WHAT IS ASKED:
Begin with the line that contains "Write the three.js", end with the line that contains "const BACK_EDGE_STEPS = 2;", and extract exactly that stretch of lines.

[Entries with model source code]
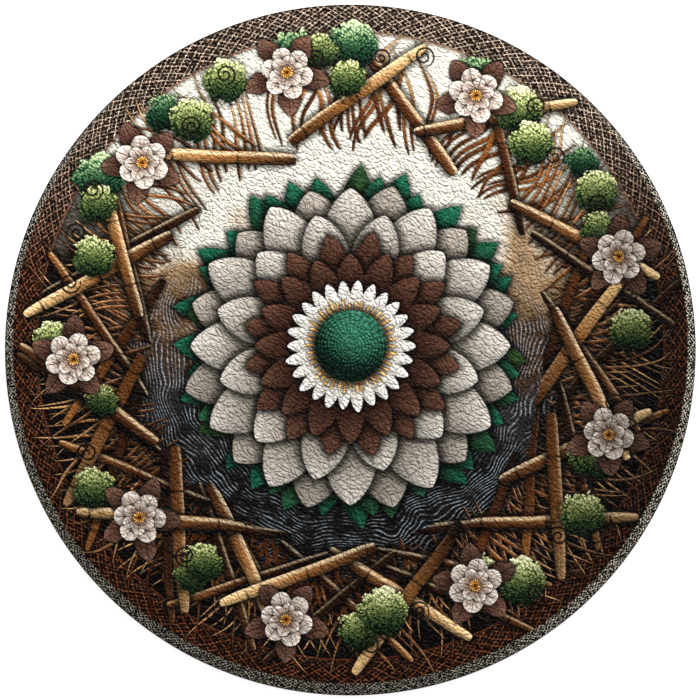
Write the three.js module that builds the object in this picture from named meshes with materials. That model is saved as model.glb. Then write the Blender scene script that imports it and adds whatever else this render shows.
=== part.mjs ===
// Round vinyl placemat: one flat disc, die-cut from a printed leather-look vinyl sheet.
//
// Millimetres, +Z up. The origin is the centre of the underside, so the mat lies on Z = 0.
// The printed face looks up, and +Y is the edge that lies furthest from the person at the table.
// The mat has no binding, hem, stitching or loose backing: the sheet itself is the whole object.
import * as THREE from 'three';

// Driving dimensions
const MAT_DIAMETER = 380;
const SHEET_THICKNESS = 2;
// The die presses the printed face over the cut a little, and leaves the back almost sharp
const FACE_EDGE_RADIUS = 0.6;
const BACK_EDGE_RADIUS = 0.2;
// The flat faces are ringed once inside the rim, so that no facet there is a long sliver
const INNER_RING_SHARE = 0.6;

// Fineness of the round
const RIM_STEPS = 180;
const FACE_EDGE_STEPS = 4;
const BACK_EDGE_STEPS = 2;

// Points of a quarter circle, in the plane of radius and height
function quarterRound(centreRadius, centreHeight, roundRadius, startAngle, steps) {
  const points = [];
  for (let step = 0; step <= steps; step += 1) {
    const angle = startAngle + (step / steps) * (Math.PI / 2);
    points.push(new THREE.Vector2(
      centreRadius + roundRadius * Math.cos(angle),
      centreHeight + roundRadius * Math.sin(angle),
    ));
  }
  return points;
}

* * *

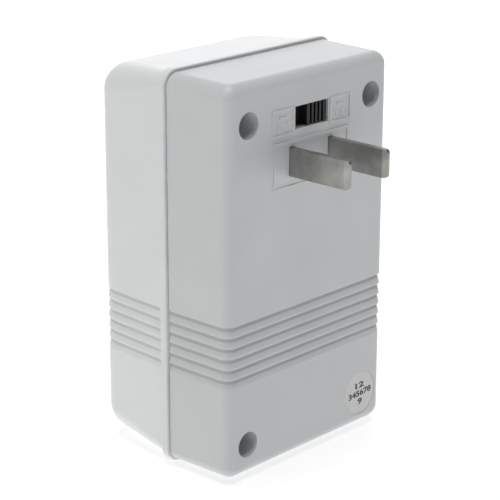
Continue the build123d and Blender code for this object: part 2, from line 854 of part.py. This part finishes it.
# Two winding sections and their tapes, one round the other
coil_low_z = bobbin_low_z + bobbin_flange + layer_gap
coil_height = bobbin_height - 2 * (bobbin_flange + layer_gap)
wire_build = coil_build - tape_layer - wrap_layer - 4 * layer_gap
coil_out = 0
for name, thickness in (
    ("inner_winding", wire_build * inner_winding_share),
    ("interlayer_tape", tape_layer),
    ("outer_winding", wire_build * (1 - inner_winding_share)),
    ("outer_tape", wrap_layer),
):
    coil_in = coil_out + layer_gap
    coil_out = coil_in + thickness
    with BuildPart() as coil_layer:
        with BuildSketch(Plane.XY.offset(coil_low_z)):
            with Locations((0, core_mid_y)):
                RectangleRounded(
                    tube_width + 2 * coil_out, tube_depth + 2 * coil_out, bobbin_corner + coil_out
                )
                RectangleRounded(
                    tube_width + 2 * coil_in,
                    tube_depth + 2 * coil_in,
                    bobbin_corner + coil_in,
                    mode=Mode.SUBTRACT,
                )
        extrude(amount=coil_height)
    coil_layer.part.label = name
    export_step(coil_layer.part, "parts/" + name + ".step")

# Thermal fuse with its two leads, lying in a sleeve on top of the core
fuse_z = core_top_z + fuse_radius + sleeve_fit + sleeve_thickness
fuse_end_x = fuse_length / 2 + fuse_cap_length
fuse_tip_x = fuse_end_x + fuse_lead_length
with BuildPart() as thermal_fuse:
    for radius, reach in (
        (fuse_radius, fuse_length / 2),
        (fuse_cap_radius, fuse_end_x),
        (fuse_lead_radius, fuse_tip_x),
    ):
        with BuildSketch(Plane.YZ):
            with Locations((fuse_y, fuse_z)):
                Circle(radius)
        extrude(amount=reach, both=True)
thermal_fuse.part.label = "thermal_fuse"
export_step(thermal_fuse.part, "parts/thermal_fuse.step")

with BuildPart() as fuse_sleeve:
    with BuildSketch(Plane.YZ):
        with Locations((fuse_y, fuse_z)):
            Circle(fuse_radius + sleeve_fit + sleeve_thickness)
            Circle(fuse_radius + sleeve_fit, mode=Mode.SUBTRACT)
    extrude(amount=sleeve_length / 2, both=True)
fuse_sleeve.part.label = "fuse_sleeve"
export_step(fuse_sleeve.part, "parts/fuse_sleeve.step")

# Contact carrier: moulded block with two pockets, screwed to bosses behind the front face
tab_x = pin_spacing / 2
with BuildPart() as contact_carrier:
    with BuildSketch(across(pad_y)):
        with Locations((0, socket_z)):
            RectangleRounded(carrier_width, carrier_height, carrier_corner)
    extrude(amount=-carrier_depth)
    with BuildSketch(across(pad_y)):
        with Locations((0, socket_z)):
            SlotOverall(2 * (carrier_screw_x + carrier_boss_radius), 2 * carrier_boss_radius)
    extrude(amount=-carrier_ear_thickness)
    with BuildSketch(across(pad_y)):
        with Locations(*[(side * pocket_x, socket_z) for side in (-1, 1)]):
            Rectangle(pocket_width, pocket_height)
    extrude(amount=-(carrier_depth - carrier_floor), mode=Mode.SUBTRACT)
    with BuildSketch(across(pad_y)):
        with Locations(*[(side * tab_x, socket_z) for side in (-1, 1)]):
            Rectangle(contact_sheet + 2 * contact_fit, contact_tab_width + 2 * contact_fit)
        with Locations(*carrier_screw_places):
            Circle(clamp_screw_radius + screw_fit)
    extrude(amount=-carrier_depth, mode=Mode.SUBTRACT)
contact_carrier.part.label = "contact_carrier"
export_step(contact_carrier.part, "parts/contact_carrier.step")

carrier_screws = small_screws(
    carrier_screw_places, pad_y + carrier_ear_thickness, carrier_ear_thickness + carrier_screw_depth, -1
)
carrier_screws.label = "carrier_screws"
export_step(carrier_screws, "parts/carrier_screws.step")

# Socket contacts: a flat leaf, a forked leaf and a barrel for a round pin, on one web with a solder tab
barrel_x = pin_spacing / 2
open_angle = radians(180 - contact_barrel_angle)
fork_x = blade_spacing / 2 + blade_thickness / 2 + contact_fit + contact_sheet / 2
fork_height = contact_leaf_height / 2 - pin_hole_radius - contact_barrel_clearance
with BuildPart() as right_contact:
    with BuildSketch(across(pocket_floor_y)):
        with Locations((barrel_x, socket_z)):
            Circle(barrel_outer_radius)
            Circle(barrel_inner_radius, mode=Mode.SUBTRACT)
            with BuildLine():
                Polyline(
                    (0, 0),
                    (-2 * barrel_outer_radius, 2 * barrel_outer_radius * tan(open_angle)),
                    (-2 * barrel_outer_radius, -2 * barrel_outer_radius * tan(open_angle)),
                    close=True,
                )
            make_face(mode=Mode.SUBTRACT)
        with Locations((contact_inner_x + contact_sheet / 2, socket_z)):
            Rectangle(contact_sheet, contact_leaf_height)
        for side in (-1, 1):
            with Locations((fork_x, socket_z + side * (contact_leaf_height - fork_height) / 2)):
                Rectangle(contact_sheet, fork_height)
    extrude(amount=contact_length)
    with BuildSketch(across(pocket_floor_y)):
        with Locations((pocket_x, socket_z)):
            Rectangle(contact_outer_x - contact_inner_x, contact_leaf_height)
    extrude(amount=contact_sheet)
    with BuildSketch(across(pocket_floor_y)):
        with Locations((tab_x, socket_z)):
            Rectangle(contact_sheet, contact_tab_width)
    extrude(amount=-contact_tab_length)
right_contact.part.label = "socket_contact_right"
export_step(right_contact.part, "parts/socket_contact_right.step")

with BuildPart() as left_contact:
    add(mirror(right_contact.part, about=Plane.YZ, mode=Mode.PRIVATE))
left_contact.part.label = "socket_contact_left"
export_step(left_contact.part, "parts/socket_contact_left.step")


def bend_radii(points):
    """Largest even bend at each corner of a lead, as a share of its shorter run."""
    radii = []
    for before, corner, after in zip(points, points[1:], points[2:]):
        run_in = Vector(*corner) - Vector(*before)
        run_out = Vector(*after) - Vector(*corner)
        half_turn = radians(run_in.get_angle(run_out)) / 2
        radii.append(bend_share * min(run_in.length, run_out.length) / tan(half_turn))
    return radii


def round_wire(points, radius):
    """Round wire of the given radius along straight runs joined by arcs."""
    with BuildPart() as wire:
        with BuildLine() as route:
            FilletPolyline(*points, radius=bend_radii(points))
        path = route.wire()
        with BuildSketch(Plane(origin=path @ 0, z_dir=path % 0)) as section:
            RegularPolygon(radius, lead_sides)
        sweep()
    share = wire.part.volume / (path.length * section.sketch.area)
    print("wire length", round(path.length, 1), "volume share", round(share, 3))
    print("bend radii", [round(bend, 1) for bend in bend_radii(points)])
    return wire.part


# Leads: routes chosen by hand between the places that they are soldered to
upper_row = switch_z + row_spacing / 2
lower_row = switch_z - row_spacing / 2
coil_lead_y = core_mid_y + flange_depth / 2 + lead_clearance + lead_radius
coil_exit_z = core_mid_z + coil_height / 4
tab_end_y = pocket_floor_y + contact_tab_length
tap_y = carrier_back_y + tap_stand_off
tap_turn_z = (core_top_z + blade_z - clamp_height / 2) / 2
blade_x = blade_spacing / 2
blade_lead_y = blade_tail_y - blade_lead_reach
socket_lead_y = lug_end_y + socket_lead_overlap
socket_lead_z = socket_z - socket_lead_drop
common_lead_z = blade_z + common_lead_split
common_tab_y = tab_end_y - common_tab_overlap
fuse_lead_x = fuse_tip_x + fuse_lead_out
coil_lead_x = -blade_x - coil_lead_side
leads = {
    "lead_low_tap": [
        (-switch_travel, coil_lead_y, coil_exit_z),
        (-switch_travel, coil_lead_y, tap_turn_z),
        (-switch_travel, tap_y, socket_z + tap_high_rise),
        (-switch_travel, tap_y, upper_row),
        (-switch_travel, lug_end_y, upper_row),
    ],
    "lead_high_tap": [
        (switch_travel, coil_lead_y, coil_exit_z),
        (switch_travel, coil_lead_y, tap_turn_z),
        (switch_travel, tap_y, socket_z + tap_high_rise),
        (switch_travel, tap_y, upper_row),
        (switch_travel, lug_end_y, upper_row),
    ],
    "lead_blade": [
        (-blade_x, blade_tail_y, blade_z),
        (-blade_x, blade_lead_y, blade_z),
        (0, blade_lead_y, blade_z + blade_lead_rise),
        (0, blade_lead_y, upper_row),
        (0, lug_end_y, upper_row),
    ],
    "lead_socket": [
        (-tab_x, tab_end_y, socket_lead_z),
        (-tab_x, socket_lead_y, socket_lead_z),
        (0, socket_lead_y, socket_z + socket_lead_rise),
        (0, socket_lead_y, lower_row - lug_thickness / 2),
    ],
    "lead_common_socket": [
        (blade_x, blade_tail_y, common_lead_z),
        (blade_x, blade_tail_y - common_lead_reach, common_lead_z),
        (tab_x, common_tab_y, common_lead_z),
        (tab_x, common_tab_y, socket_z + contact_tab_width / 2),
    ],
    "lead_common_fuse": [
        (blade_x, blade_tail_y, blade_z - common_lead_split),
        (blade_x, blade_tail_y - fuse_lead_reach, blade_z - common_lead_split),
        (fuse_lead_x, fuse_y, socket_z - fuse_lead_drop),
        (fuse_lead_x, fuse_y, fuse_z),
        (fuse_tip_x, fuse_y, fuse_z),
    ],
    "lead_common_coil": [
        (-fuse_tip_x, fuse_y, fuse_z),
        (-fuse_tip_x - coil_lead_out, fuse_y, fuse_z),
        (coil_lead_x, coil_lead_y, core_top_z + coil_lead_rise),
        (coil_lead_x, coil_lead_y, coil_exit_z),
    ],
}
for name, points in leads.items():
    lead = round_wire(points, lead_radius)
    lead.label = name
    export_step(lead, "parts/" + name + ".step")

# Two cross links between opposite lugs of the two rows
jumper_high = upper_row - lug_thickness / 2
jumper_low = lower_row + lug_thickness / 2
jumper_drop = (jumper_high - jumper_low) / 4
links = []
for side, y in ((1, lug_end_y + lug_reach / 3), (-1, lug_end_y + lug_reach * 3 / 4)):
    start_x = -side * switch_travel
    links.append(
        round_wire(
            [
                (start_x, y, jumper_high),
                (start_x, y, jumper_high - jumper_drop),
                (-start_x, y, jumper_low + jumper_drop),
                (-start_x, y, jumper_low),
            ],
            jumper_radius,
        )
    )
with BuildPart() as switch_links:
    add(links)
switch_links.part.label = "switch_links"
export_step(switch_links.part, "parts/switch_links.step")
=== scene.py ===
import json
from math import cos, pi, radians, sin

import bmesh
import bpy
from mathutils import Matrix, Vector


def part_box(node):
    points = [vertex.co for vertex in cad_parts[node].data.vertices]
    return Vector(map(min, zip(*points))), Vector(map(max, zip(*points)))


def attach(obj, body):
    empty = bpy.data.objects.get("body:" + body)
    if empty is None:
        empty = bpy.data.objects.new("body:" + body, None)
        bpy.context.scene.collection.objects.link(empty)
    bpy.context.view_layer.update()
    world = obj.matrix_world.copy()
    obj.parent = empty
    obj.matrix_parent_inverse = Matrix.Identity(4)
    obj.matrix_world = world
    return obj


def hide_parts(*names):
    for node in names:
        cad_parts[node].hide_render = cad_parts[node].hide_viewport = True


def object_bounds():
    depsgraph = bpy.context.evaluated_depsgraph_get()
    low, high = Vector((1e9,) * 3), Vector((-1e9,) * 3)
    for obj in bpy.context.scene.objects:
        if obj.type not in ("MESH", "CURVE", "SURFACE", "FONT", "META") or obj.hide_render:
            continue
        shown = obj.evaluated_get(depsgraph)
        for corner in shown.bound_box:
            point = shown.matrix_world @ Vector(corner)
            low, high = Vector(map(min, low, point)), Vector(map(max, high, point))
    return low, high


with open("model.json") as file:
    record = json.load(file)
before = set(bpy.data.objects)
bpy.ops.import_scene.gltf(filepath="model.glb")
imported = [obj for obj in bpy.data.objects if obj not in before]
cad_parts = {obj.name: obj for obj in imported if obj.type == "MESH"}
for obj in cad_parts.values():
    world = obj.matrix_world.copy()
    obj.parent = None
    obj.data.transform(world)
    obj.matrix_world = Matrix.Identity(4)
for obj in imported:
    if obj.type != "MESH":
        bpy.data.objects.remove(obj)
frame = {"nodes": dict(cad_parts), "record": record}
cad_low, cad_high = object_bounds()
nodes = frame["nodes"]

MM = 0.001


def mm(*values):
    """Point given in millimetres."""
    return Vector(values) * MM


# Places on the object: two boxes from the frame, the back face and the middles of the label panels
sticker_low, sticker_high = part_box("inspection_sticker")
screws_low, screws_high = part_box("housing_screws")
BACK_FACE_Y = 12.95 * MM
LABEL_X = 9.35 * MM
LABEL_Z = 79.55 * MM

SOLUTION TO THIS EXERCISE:
Write the three.js module that builds the object in this picture from named meshes with materials. That model is saved as model.glb. Then write the Blender scene script that imports it and adds whatever else this render shows.
=== part.mjs ===
// Round vinyl placemat: one flat disc, die-cut from a printed leather-look vinyl sheet.
//
// Millimetres, +Z up. The origin is the centre of the underside, so the mat lies on Z = 0.
// The printed face looks up, and +Y is the edge that lies furthest from the person at the table.
// The mat has no binding, hem, stitching or loose backing: the sheet itself is the whole object.
import * as THREE from 'three';

// Driving dimensions
const MAT_DIAMETER = 380;
const SHEET_THICKNESS = 2;
// The die presses the printed face over the cut a little, and leaves the back almost sharp
const FACE_EDGE_RADIUS = 0.6;
const BACK_EDGE_RADIUS = 0.2;
// The flat faces are ringed once inside the rim, so that no facet there is a long sliver
const INNER_RING_SHARE = 0.6;

// Fineness of the round
const RIM_STEPS = 180;
const FACE_EDGE_STEPS = 4;
const BACK_EDGE_STEPS = 2;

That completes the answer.